Until we have a very different method of actually controlling LLM behavior, 1 is the only feasible one.
Your framing only makes sense when "Bad" is something so bad that we can't bear its existence, as opposed to just "commercially bad" where it shouldn't behave that way with an end user. In the latter, your choice 1 - imposing external guardrails - is fine. I'm not aware of anything LLMs can do that fits in the former category.
> Until we have a very different method of actually controlling LLM behavior, 1 is the only feasible one.
Most of the stuff I've seen, is 2. I've only seen a few places use 1 — you can tell the difference, because when a LLM pops out a message and then deletes it, that's a type 1 behaviour, whereas if the first thing it outputs directly is a sequence of tokens saying (any variant of) "nope, not gonna do that" that's type 2 behaviour.
The research into going from type 2 to type 3 is the entirety of the article.

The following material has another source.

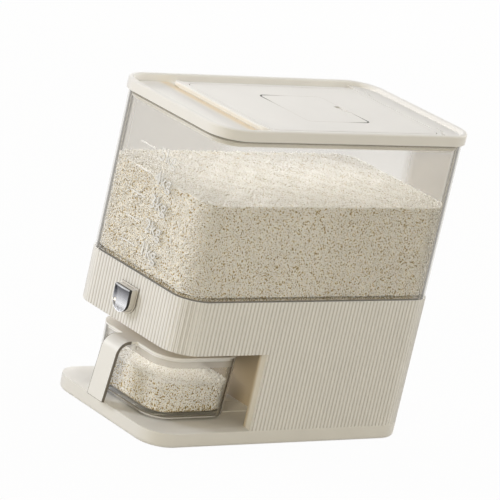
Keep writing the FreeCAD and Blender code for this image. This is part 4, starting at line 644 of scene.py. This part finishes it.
def plan_runs(plan):
    """The sides and corners of a rounded rectangle, anticlockwise from its front left.

    A side is its length, start, heading and outward normal; a corner is its length, centre and first angle.
    """
    half_x, low_y, high_y, radius = plan
    width = 2 * (half_x - radius)
    depth = high_y - low_y - 2 * radius
    arc = math.pi * radius / 2
    return (
        (width, (-half_x + radius, low_y), (1, 0), (0, -1)),
        (arc, (half_x - radius, low_y + radius), -math.pi / 2, None),
        (depth, (half_x, low_y + radius), (0, 1), (1, 0)),
        (arc, (half_x - radius, high_y - radius), 0.0, None),
        (width, (half_x - radius, high_y), (-1, 0), (0, 1)),
        (arc, (-half_x + radius, high_y - radius), math.pi / 2, None),
        (depth, (-half_x, high_y - radius), (0, -1), (-1, 0)),
        (arc, (-half_x + radius, low_y + radius), math.pi, None),
    )


def perimeter(plan):
    return sum(run[0] for run in plan_runs(plan))


def points_along(plan, distance):
    """The x and y, and the outward normal's x and y, at distances along a rounded rectangle."""
    s = np.mod(distance, perimeter(plan))
    x, y, nx, ny = (np.zeros_like(s) for _ in range(4))
    start = 0.0
    for length, origin, heading, normal in plan_runs(plan):
        here = (s >= start) & (s < start + length)
        t = s[here] - start
        if normal is None:
            angle = heading + t / plan.radius
            nx[here], ny[here] = np.cos(angle), np.sin(angle)
            x[here] = origin[0] + plan.radius * np.cos(angle)
            y[here] = origin[1] + plan.radius * np.sin(angle)
        else:
            x[here], y[here] = origin[0] + heading[0] * t, origin[1] + heading[1] * t
            nx[here], ny[here] = normal
        start += length
    return x, y, nx, ny


def is_inside(plan, x, y):
    """Whether points of the plain rectangle lie inside the rounded one."""
    past_x = np.abs(x) - (plan.half_x - plan.radius)
    past_y = np.abs(y - (plan.low_y + plan.high_y) / 2) - ((plan.high_y - plan.low_y) / 2 - plan.radius)
    in_corner = (past_x > 0) & (past_y > 0)
    return ~in_corner | (past_x ** 2 + past_y ** 2 < plan.radius ** 2)


# ---------------------------------------------------------------- rice

def grain_shape():
    """A rice grain along X, one unit long each way: its points, triangles at its tips and quads between."""
    points = [(-1.0, 0.0, 0.0)]
    for along, width in GRAIN_RINGS:
        for side in range(GRAIN_SIDES):
            angle = 2 * math.pi * side / GRAIN_SIDES
            points.append((along, width * math.cos(angle), width * math.sin(angle)))
    points.append((1.0, 0.0, 0.0))
    last = len(points) - 1
    end_ring = last - GRAIN_SIDES
    triangles, quads = [], []
    for side in range(GRAIN_SIDES):
        beside = (side + 1) % GRAIN_SIDES
        triangles.append((0, 1 + beside, 1 + side))
        for ring in range(1, end_ring, GRAIN_SIDES):
            following = ring + GRAIN_SIDES
            quads.append((ring + side, ring + beside, following + beside, following + side))
        triangles.append((end_ring + side, end_ring + beside, last))
    return np.array(points), np.array(triangles), np.array(quads)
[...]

> Your framing only makes sense when "Bad" is something so bad that we can't bear its existence, as opposed to just "commercially bad" where it shouldn't behave that way with an end user. In the latter, your choice 1 - imposing external guardrails - is fine.
I disagree, I think my framing applies to all cases. Right now, LLMs are like old PCs with no user accounts and a single shared memory space, which is fine and dandy when you're not facing malicious input, but we live in a world with malicious input.
You might be able to use a type 1 solution, but it's going to be fragile, and more pertinently, slow, as you only know to reject content once it has finished and may therefore end up in an unbounded loop of an LLM generating content that a censor rejects.
A type 2 solution is still fragile, but it just doesn't make the "bad" content in the first place — and, to be clear, "bad" in this context can be anything undesired, including "uses vocabulary too advanced for a 5 year old who just started school" if that's what you care about using some specific LLM for.
I think you mistakenly replied to my comment instead of one that made some sort of grouping?
Alternatively, you're assuming that because there is some possible technique that can't be reversed, it's no longer useful to remove the effects of techniques that _can_ be reversed?
To say nothing of unlearning those safeguards and/or “safeguards”.